We hope this post was informative to you; especially if you happen to be a home staker or plan to become one. In preparation for The Merge, we would suggest you keep in mind the DoS resilience of your validator so that you can keep the Ethereum network safe and sound :slight_smile:

If you are already protecting your validator from DoS attacks using vouch or any other approach, we would love to learn more in the comments section.



Note that attesting on CLs A and B and proposing via CLs D and E is not currently supported by Vouch: It only has one submitter for everything. The strategies you see are actually selection strategies.

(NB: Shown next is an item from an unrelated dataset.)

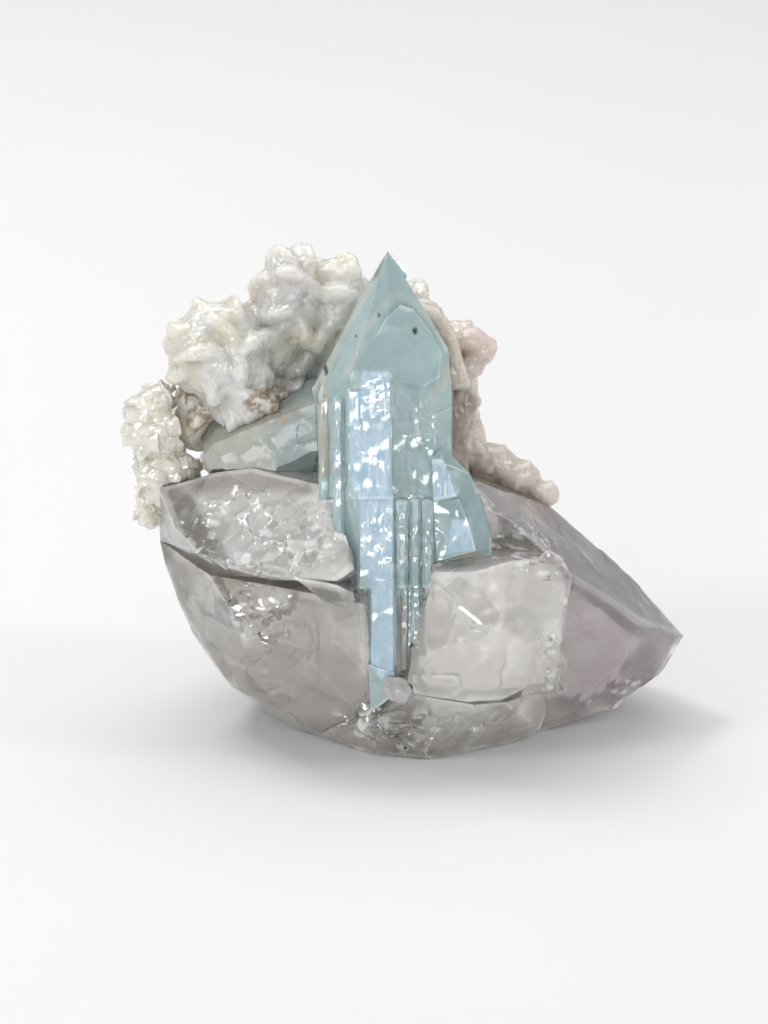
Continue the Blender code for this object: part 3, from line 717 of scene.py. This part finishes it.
def side_beryl_finish():
    paint = Recipe("grey-blue beryl")
    paint.set(Base_Color=painted(paint, 0.08), Transmission_Weight=clearness(paint), IOR=1.57)
    paint.set(Roughness=paint.ramp(paint.cloud(1.5), 0.35, 0.7, 0.3, 0.45))
    paint.set(Coat_Weight=0.25, Coat_Roughness=0.06)
    paint.absorb((0.60, 0.72, 0.74), 10.0)
    return paint.material


def albite_finish():
    paint = Recipe("white bladed feldspar")
    blades = paint.cells(1.7, "DISTANCE_TO_EDGE", bend=1.0)
    crevice = paint.ramp(blades, 0.0, 0.06, 0.5, 0.0)
    here = paint.ramp(paint.cloud(2.2, detail=1.0), 0.52, 0.66)
    colour = paint.mix(paint.maths("MULTIPLY", crevice, here), painted(paint, 0.04), (0.38, 0.34, 0.27))
    paint.set(Base_Color=colour, Subsurface_Weight=1.0, IOR=1.53)
    paint.bump(paint.ramp(blades, 0.0, 0.25), 0.12, 0.6)
    paint.set(Roughness=paint.ramp(paint.cloud(1.5), 0.35, 0.7, 0.22, 0.45))
    paint.set(Coat_Weight=0.6, Coat_Roughness=0.12)
    paint.shader.inputs["Subsurface Radius"].default_value = (1.0, 0.92, 0.8)
    paint.shader.inputs["Subsurface Scale"].default_value = 4.5 * MM
    return paint.material


def cluster_finish():
    paint = Recipe("glassy feldspar tablets")
    paint.set(Base_Color=painted(paint, 0.06), Transmission_Weight=0.3, IOR=1.53)
    paint.set(Roughness=paint.ramp(paint.cloud(1.0), 0.35, 0.7, 0.10, 0.3))
    paint.set(Coat_Weight=1.0, Coat_Roughness=0.05)
    return paint.material


# Studio


def add_lamp(name, place, aim, size, power, shade=(1.0, 1.0, 1.0)):
    lamp = bpy.data.objects.new(name, bpy.data.lights.new(name, "AREA"))
    lamp.data.shape = "RECTANGLE"
    lamp.data.size, lamp.data.size_y = (side * MM for side in size)
    lamp.data.energy = power
    lamp.data.color = shade
    lamp.location = Vector(place) * MM
    lamp.rotation_euler = (Vector(place) - Vector(aim)).to_track_quat("Z", "Y").to_euler()
    bpy.context.scene.collection.objects.link(lamp)


def add_studio():
    bm = bmesh.new()
    bmesh.ops.create_grid(bm, x_segments=1, y_segments=1, size=3.0)
    mesh = bpy.data.meshes.new("pale table")
    bm.to_mesh(mesh)
    bm.free()
    table = bpy.data.objects.new("pale_table", mesh)
    bpy.context.scene.collection.objects.link(table)
    paint = Recipe("pale table")
    paint.set(Base_Color=paint.mix(paint.cloud(60.0), (0.70, 0.70, 0.70), (0.72, 0.72, 0.72)))
    paint.set(Roughness=0.6)
    paint.shader.inputs["Specular IOR Level"].default_value = 0.2
    mesh.materials.append(paint.material)

    add_lamp("overhead", (0, 380, 900), (0, 100, 20), (800, 700), 3.8)
    add_lamp("key", (-280, 200, 520), (0, 0, 20), (150, 150), 1.2)
    add_lamp("left strip", (-420, -160, 300), (0, 0, 25), (110, 300), 0.65)
    add_lamp("right strip", (430, -60, 260), (0, 0, 25), (70, 300), 0.5)
    add_lamp("low front card", (-60, -650, 120), (0, 0, 25), (320, 120), 1.15)

    world = bpy.data.worlds.new("studio")
    bpy.context.scene.world = world
    world.use_nodes = True
    sky = world.node_tree.nodes["Background"]
    sky.inputs[0].default_value = (0.99, 0.99, 1.0, 1.0)
    sky.inputs[1].default_value = 0.52
    bpy.context.scene.view_settings.view_transform = "Standard"


def add_camera():
    angle = math.radians(CAMERA_HEIGHT_ANGLE)
    back = Vector((0.0, -math.cos(angle), math.sin(angle)))
    camera = bpy.data.objects.new("camera", bpy.data.cameras.new("camera"))
    camera.data.lens = CAMERA_LENS
    camera.data.sensor_width = 36.0
    camera.data.clip_start = 0.02
    camera.location = (Vector(CAMERA_AIM) + back * CAMERA_DISTANCE) * MM
    camera.rotation_euler = back.to_track_quat("Z", "Y").to_euler()
    bpy.context.scene.collection.objects.link(camera)
    bpy.context.scene.camera = camera


# Assembly


def hand_over(piece, node, material):
    piece.data.materials.clear()
    piece.data.materials.append(material)
    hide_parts(node)
    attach(piece, "root")


def build():
    add_camera()
    add_studio()
    beryl = make_beryl()
    side = make_side_beryl()
    quartz = make_quartz()
    rosettes = make_albite()
    cluster = make_cluster()
    close_gap(quartz, [beryl])
    close_gap(side, [beryl, quartz])
    close_gap(rosettes, [beryl, quartz, side])
    close_gap(cluster, [quartz, rosettes])
    hand_over(beryl, "aquamarine_crystal", beryl_finish())
    hand_over(side, "aquamarine_side_crystal", side_beryl_finish())
    hand_over(quartz, "quartz_matrix", quartz_finish())
    hand_over(rosettes, "albite_rosettes", albite_finish())
    hand_over(cluster, "albite_cluster", cluster_finish())


build()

Jim McDonald had this to say about dDoS:
“Regarding DDOS, it isn’t so easy to stop a beacon node from broadcasting a single proposal so it’s more likely that an attack would attempt to overwhelm a node prior to the proposal, either through an eclipse attack or just DDOSing it a slot or two in advance so that the block it produces is ultimately orphaned. The way that Vouch could avoid that would be to have a node that is on the list of nodes from which it obtains proposal data, but not on the list of submitters. So there is always a “listen only” node that should be up-to-date when it comes to Vouch creating the proposal.”

This can be done in Vouch thusly:

Assume I have CL nodes A,B,C.
Use A,B for submitters
And A,B,C for all selection strategies
Even if A and B get attacked, C should still have the proposal ready, and keeping a node from actually submitting the thing is non-trivial


Note that as of Vouch 1.5.0 it is possible to have separate beacon nodes for submission of different types of information (attestations, proposals, sync committee messages etc.), which allows a beacon node to be used purely for broadcasting block proposals if so desired.

It also opens up the opportunity for there to be altruistic “public beacon nodes” that accept block proposals via the REST API from any source and broadcast them (assuming they meet validity requirements, of course), which would make DDoSing a validator very difficulty indeed.